>> Start COLLECTED DATA

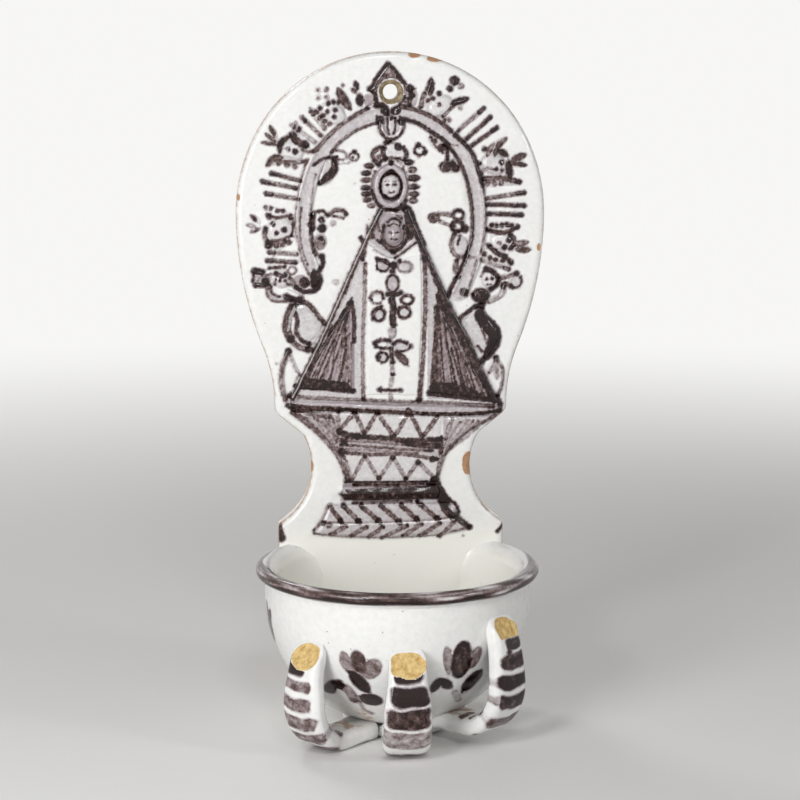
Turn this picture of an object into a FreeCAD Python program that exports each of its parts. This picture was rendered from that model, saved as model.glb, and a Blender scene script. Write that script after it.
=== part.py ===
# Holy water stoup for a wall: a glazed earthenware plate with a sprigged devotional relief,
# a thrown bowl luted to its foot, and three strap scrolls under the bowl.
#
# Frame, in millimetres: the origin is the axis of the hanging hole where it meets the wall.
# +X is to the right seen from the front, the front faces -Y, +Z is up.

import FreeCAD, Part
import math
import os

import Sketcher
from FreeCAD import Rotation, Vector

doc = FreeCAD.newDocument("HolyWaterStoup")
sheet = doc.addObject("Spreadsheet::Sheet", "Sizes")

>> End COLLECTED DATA

**GIVEN PROBLEM**
Go through the material and copy out every line with "from" in it.

**ANSWER TO THE PROBLEM**
Turn this picture of an object into a FreeCAD Python program that exports each of its parts. This picture was rendered from that model, saved as model.glb, and a Blender scene script. Write that script after it.
# +X is to the right seen from the front, the front faces -Y, +Z is up.
from FreeCAD import Rotation, Vector